In my quest for something better, I started hunting around and clearly the new trend is Distributed SCM. Open source projects are the perfect example of highly distributed development environments and having a centralized scm (like cvs or svn) is showing its limitations. Hence the need for an scm that would handle this kind of projects. I believe that the most prominent distributed scms today are git and mercurial. Both projects were started around the same time as a free/open source response to BitKeeper which was not going to be free anymore. git was created by Linus Torvald for handling the Linux kernel development. mercurial was created by Matt Mackall.

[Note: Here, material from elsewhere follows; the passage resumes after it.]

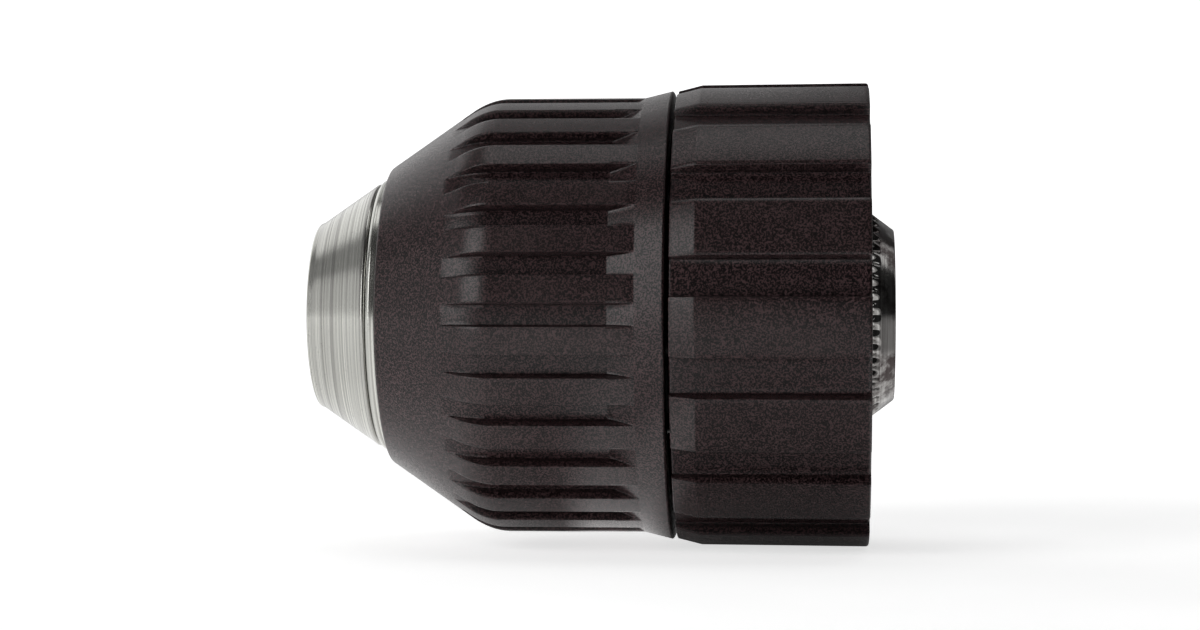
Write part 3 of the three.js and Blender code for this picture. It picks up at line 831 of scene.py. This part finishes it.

On the paper, despite some minor differences the concepts are essentially the same. Not having any preconceived ideas with either of them, I decided to use git for my own project mainly because of the IDE support: it has very good support in Intellij IDEA. I am by no mean an expert in git but I can share my experience after using it for several months now.

  • The very first thing that I noticed right away and I am still blown away every time, is how fast it is. There is just no comparison possible with the others I was mentioning... Of course I am comparing apples and oranges because my project is by no mean the size of LinkedIn's source code, but even on smaller projects there is a clear difference mainly because there is no network access involved (and even when there is, it is still blowing me away).
  • Command line syntax is a lot easier to use than svn: creating branches, switching between them, merging,... is all a breeze. Nonetheless, there is something that takes time to get used to: the 'staging' area which is definitely not very intuitive at first especially coming from a different model. Let's take an example: you start modifying a file then you want to commit the changes. You must first move the file in the staging area by issuing 'git add <file>'. If before committing, you modify the file again, you must add it to the staging area again. In the IDE, you don't have to worry about any of this which makes it very transparent. On the command line, you just need to be a little bit more careful, but it has become a habit to always issue a 'git status' command which tells you the state of your changes and which ones need to be moved in the staging area.
  • I guess one might wonder if it is not overkill to use a distributed scm when I am essentially the only developer on the project! Actually the more I use it and the more I discover how beneficial it is even in this situation. I am actually writing this post from a meeting in south of France. I wanted to be able to continue working on the project even while being remote. My project is currently on my desktop at home so if I wanted to use svn for example, I would have to be able to somehow connect to my desktop to be able to continue working... But I don't have any of this issue with git at all: I simply cloned my repository on my laptop before leaving which you can do over ssh very easily as it is built-in: 'git clone user@machine:/path/to/repo'. I can then work on my laptop during the entire time I am away, creating branches, committing as many time as I want. When I come back I will simply issue a 'git push' command (yes that is it... I don't even have to tell it where to push to!!) to move back all the changes I have made onto my desktop with full history! Really neat! By the way since it is all local, it is also perfect for plane work!
  • On the mac, there is a very neat application called GitX which can help you visualize the repository and also move files in the staging area.
  • There is also a service called github that has been built around git to facilitate the creation of open source projects. By lowering the barriers to be able to contribute to open source projects, I think it has great potential to become quite a nice platform.
  • I have not tried mercurial at all so I do not have anything on my own I can share. I have heard people complaining about the fact that mercurial does not allow you to rewrite the history where git does and depending on which camp you are, it may be good or bad. I don't mind that git allows you to do that and if you don't like it then you just don't use the feature.

    As I was mentioning previously, distributed scm is the new trend. After trying it for myself for a while I have become very excited about it and I really don't believe it is just a fad. My personal opinion is that it is the future. Even for non distributed projects (like mine at the moment), the benefits are obvious. I do not regret the decision I have made as it allowed me to see the potential of this emerging technology! Distributed scm is a brilliant idea and I invite you to try it out: once you make the switch you will not want to go back.